Et bien, aujourd’hui, je voudrais d’abord vous parler d’un événement culturel et patrimonial important qui s’est déroulé voici trois semaines sur la célèbre commune normande de Camembert qui flirte quand même gentiment avec la barre des 200 habitants et où a été enfin installée une statue de Marie Harel.
Et ce n’est que justice quand même ! Sur la commune voisine de Vimoutiers qui tutoie certes, les 3.500 habitants, ils en avaient déjà trois ! Mais que la créatrice du Camembert ne soit pas présente à Camembert, aucun touriste ne pouvait s’y retrouver. Parce que c’est là, qu’en 1791, que cette habitante de Camembert adapta une recette de brie apprise auprès d’un prêtre. Et même si toute cette histoire montre à quel point les fake news n’ont pas attendu les réseaux sociaux, retenons quand même que Marie a été, de fait, la première d’une longue lignée de fromagers, mais qu’aucun n’a imaginé, qu’un jour, leur fromage puisse s’inviter dans les débats européens. Car la vraie histoire du Camembert commence surtout en 1993 quand celui-ci reçu de Bruxelles son Appellation d’Origine Protégée (AOP). Résultat : vous trouvez aujourd’hui dans votre supermarché des camemberts « de Normandie » qui ont l’AOP et des camemberts « fabriqués en Normandie », et la nuance est de taille. Pour les premiers, on compte moins de dix producteurs, fabriquant 5.500 tonnes de fromage par an avec du lait cru local, quand 60.000 tonnes de produits génériques, inondent le marché, pour la moitié du prix. Mais voilà que les industriels veulent changer les règles européennes de cet AOP en passant de l’obligation de 70% de lait local à 30% et en autorisant le lait pasteurisé. Bref, comme le soulignait récemment le Député Richard Ramos en distribuant un camembert à chacun de ses 576 collègues de l’Assemblée, je cite : « En permettant à un machin plâtreux sans goût d’arborer le label au même titre que les véritables camemberts, notre ‘fleuron’ ne sera pas plus intéressant qu’un camembert générique stérilisé fabriqué au Canada, au Japon ou aux États-Unis. »

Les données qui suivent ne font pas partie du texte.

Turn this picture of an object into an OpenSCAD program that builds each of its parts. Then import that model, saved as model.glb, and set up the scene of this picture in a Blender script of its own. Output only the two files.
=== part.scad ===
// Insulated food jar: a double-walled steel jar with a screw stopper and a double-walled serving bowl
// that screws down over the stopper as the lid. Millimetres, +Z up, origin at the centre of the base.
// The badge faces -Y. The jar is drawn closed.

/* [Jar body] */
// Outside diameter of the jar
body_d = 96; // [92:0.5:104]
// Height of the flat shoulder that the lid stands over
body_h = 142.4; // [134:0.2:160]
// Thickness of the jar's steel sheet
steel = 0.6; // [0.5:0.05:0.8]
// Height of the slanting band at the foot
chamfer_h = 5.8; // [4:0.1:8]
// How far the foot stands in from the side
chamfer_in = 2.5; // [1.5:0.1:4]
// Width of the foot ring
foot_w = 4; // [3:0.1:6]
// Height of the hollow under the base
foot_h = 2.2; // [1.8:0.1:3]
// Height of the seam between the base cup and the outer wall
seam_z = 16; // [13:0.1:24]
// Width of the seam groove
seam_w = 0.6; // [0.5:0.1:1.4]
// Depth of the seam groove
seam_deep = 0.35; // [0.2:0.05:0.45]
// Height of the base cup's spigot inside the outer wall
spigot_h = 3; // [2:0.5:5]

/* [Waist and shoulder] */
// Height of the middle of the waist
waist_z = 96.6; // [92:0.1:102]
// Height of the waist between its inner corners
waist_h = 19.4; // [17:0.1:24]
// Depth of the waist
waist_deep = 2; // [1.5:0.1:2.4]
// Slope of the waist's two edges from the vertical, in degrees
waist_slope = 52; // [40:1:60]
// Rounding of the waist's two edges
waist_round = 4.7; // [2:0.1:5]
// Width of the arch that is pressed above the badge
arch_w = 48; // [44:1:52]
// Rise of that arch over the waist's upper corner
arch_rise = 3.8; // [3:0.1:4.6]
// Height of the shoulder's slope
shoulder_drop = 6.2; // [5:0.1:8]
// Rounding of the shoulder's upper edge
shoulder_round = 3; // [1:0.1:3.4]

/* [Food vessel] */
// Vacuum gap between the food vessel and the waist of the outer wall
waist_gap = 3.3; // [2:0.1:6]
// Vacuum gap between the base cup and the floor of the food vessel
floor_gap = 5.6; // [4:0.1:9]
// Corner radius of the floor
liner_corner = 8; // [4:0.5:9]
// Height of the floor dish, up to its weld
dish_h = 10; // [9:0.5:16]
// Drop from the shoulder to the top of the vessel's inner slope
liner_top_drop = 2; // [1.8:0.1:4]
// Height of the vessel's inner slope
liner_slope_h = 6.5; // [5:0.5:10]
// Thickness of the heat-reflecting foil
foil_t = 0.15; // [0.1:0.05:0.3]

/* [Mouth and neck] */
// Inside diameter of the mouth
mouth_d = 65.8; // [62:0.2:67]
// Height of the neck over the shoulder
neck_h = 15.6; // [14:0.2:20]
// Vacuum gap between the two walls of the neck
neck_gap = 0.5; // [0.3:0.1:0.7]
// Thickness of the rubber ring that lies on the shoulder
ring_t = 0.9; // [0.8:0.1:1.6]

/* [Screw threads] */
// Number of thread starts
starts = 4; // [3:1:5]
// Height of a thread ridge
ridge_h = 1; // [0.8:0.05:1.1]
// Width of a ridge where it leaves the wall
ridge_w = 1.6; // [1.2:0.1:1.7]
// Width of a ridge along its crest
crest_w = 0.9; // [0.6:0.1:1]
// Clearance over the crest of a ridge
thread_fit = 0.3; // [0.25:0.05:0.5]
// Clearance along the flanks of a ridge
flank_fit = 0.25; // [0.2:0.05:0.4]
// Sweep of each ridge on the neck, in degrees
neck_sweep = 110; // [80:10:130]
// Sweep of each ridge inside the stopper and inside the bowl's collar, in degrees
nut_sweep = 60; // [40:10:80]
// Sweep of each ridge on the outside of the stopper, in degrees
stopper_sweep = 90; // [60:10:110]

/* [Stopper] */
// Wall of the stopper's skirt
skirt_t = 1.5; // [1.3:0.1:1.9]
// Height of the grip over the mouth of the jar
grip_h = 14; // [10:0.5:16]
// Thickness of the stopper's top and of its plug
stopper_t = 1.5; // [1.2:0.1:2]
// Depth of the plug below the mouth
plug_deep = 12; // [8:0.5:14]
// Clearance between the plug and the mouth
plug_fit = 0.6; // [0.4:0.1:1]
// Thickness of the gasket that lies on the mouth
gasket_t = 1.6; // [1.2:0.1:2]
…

Oui, mais la pasteurisation est aussi une garantie de sécurité sanitaire, on l’a vu récemment avec la propagation de la bactérie E-Coli et l’interdiction par le gouvernement de la consommation de lait cru pour les enfants de moins de 5 ans.
C’est vrai et c’est un point non négligeable qui doit pousser les producteurs à ne pas trop jouer sur les quantités pour se concentrer sur le contrôle de la qualité. M’enfin soulignons quand même que l’un des grands activistes normands qui veut changer la règle européenne n’est autre que le géant industriel Lactalis, le même qui est impliqué dans l’une des plus grosses crises sanitaires de ses dernières années avec un lait parfaitement pasteurisé.

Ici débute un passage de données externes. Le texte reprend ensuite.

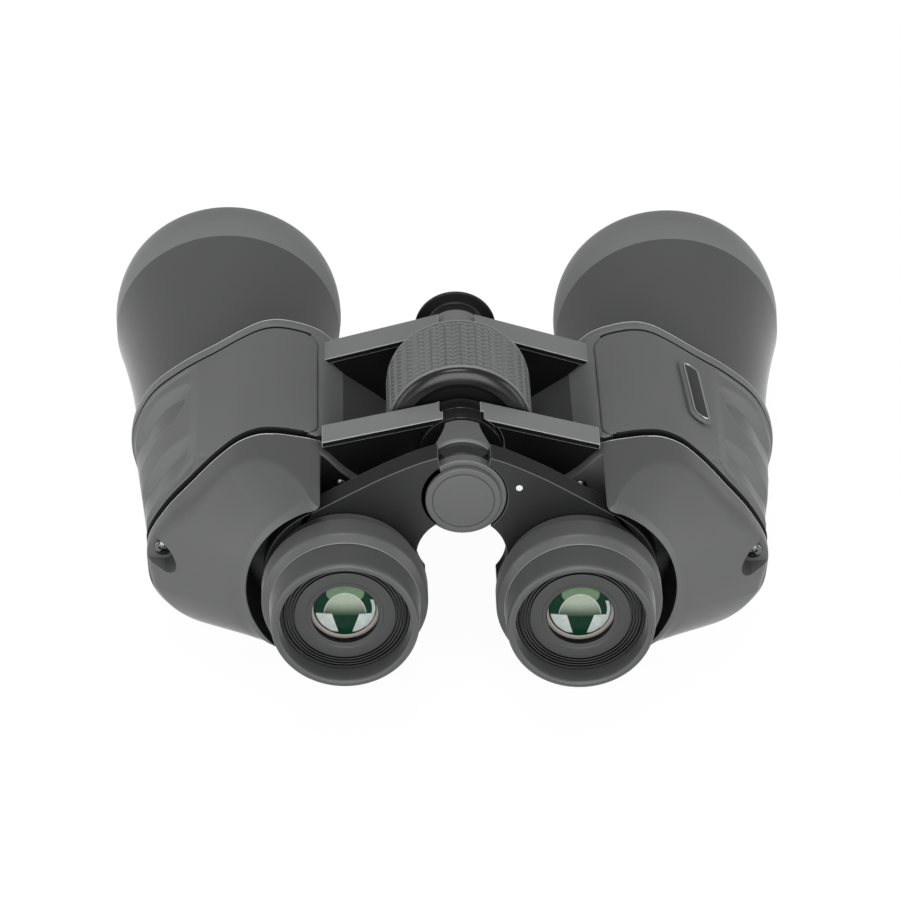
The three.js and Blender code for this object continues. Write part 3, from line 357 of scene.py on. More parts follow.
def revolve(profile: Array, centre: tuple[float, float], sides: int = ROUND_SIDES,
            closed: bool = True, relief: Optional[Callable] = None) -> Shell:
    """Turns a profile round an axis along Y: x = r sin a, z = r cos a at each angle a.

    Args:
        profile: radius and y of each point, closing on itself or running from axis to axis.
        centre: x and z of the axis.
        sides: steps round the circle.
        closed: whether the profile closes on itself.
        relief: gives the change of radius from arrays of angle and y.

    Returns:
        The shell.
    """
    angle = np.linspace(0.0, 2 * np.pi, sides, endpoint=False)[None, :]
    radius, y = (np.asarray(profile, float)[:, k][:, None] for k in (0, 1))
    radius = radius + (relief(angle, y) if relief else 0.0 * angle)
    grid = np.stack([centre[0] + radius * np.sin(angle), y + 0.0 * angle,
                     centre[1] + radius * np.cos(angle)], -1)
    return Shell().grid(grid, wrap_rows=closed, wrap_columns=True)


def rings(outlines: Iterable[Array], levels: Iterable[float]) -> Array:
    """A grid with one row for each outline, standing at its own level of y."""
    return np.stack([np.stack([o[:, 0], np.full(len(o), y), o[:, 1]], 1)
                     for o, y in zip(outlines, levels)])


def capped(rows: Array) -> Shell:
    """A closed shell: rows of points joined into a tube, with flat faces at both ends."""
    return Shell().grid(rows, wrap_columns=True).cap(rows[0]).cap(rows[-1])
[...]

Ce qui se joue là est surtout symptomatique d’une aseptisation et d’une standardisation qui va à l’encontre du simple fait qu’un lait cru est un produit vivant et que ce sont ses bactéries qui font que la gastronomie fromagère est ce qu’elle est. Et les dérives en cours touchent désormais d’autres AOP, comme le Roquefort Société qui commercialise du Bleu de Brebis industriel en utilisant un packaging trompeur, ou le Beaumont qui ressemble furieusement à du Beaufort. Or, tous ces produits vivants, issus d’un terroir sont surtout les formateurs de notre goût, les préservateurs de nos diversités quand ils ne sont pas des passeurs de légendes qui doivent nous amener à ne jamais oublier de rendre un hommage à Marie Harel lors de notre passage à Camembert.